Screenshot of the properties tab below. Hit 'n' and you can find the same rotation fields in the right side panel that pops up.
https://steamcommunity.com/id/1039741023748920341324/images/?appid=767
Thanks for the response. Problem is, that's only affecting a camera. I'm talking about the default perspective view (which isn't a selectable camera), and doesn't have a properties tab. I found a hotkey (Shift + Numpad 4 or 6) which rolls the camera in selected increments. Problem is, this doesn't level out at zero.
This happens to me too when I drag the camera around a lot while working. Basically, I'll shift+middle-click and drag around for convenience and afterwards that gets the camera offset while orbiting the cursor.
I also tend to use the grave-accent/tilde key a lot more to navigate around, since we have those orbit-menus in 2.8x now.
I'm testing things right now, what you seem to be suggesting doesn't work for me. It centers on cursor, but if I've got the viewport camera (not the camera object) rotated this "center view to cursor" doesn't seem to be undoing the rotation.
Edit: Screenshot demonstrating the rotation I think OP is talking about.
https://steamcommunity.com/sharedfiles/filedetails/?id=1996078848
If there is some other reason you are trying to get it "completely horizontal", you might be trying to solve the wrong problem.
Edit: That fly mode and walk (or FPS) mode doesn't reset the rotation.
OP, just navigate with the numpad or similar view-controllers if you want symmetry in your navigation-viewer. The navigator isn't rolled in the screenshot, it's just not perfectly aligned with any particular axis.
1. Your camera orbit method is set to Trackball instead of Turntable. This shouldn't be the case in a fresh Blender install, but to make sure that's not the reason click on Edit -> Preferences -> Navigation. It's the first settign right at the top.
2. Your camera axis will be off if you align the camera locally with an object. That happens when you select an object and press the Numpad camera keys while holding Shift. If your camera is off, you can reset it by using just the Numpad keys without Shift, as the other posters have suggested.
Edit: Again, to clarify, your camera is NOT skewed or tilted in any way. This is the way it is supposed to work. You are looking at the wrong "line", the red line is NOT the horizon.
Think of the red line as a straight street on the ground, going from left to right. Unless you look at it perfectly perpendicularly, it will not be a horizontal line, even if your camera is perfectly leveled.
Basically the phenomena that I am experiencing is when I am looking directly down the x or y axis in perspective view. The horizon stays rolled slightly to the left. I managed to solve the issue by rotating my camera out of one of the locked views (ie. front, top, side, etc.)

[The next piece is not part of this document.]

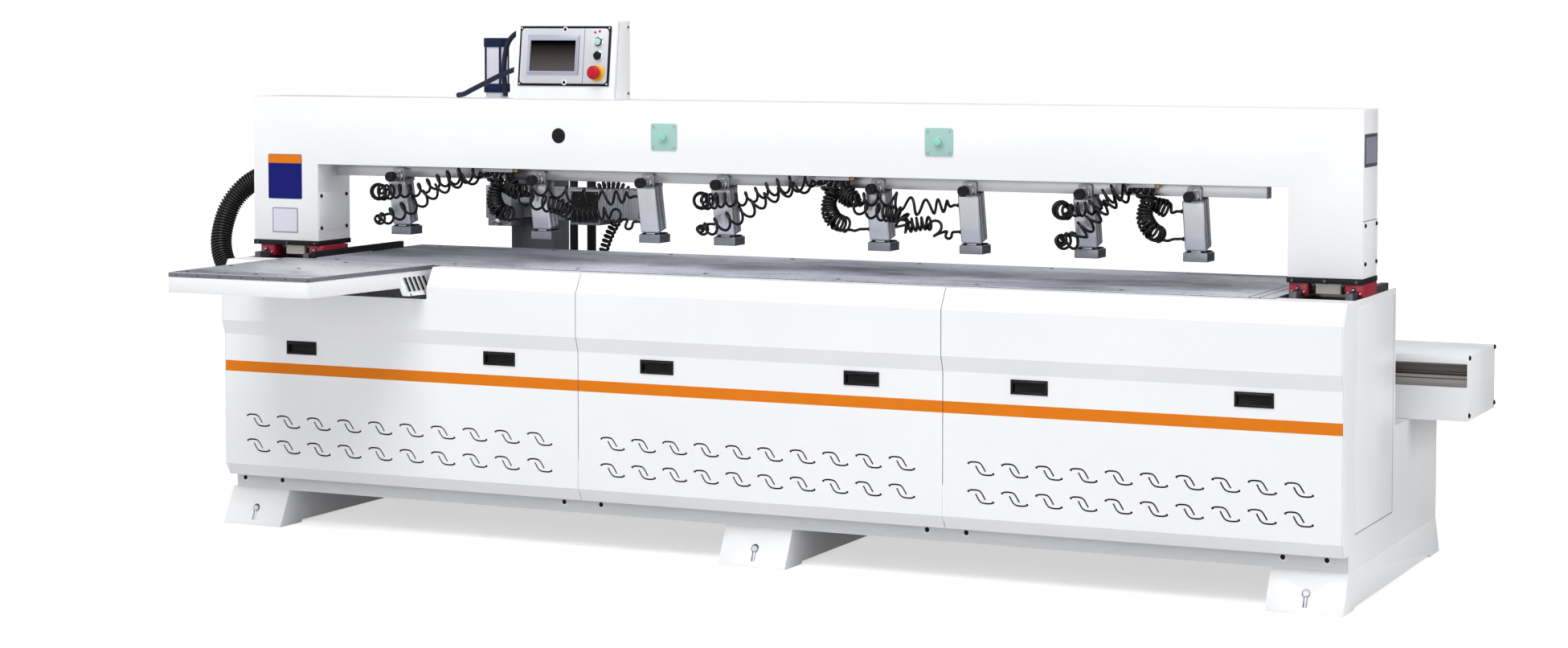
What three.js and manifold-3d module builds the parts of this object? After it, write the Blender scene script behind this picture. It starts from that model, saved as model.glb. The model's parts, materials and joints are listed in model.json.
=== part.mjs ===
// Side hole drilling machine for cabinet panels: a long cabinet with a fixed table, a beam on rails
// with eight tilted air clamps, and a drilling unit that runs along a bed behind the table.
// Millimetres. X runs along the machine from the cabinet's left end, Y from the operator to the back,
// Z up from the floor. The whole is moved at the end so that the origin lies under its middle.
import * as THREE from 'three';
import { mergeVertices } from 'three/addons/utils/BufferGeometryUtils.js';
import Module from 'manifold-3d';

const wasm = await Module();
wasm.setup();

// Shared values
const fit = 0.3;                // gap between pieces that touch
const overrun = 6;              // how far a cutting shape runs past what it cuts
const overlap = 6;              // how far a shape runs into the one it is joined to
const weld = 0.0001;            // vertices closer than this are one
const roundSides = 12;          // sides of a small round shape
const wideSides = 16;           // sides of a round shape that shows
const fewSides = 8;             // sides of a round shape that hardly shows
const fineness = 4;             // steps between two points of a tube when its gaps are measured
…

Now when I am orbiting in perspective, the horizon line falls "flat" along the horizontal axis like so:
https://imgur.com/a/ZaeFPYj
Thanks
It's a matter of perspective. Imagine trying to look at an object while your head is slightly tilted to one side. Objects that should be lying flat or parallel to the ground become skewed and seem to be off of alignment (when in reality they aren't, my head is just crooked).
I understand how the object should look as I rotate around it, and if it doesn't lie flat as I cross over an axes, then the object looks off. Also in a very basic sense, as I rotate around an object to the left, the slope of each line increases. The opposite is true as I rotate to the right. However, the way it was behaving made it never level out.

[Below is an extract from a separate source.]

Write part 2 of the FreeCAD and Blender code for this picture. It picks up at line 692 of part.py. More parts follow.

I hope that makes sense. Luckily I figured it out (although I don't know why it was off in the first place).
The camera was indeed rolled for whatever reason. Even in perspective view, as I cross an axes, the opposite axis should lie perpendicular (or "flat"). One axis always remains fixed at a given angle regardless of where I place the vanishing point. The problem was, in my example, the cubes sides weren't lying perfectly vertical, they were skewed off of 90 degrees.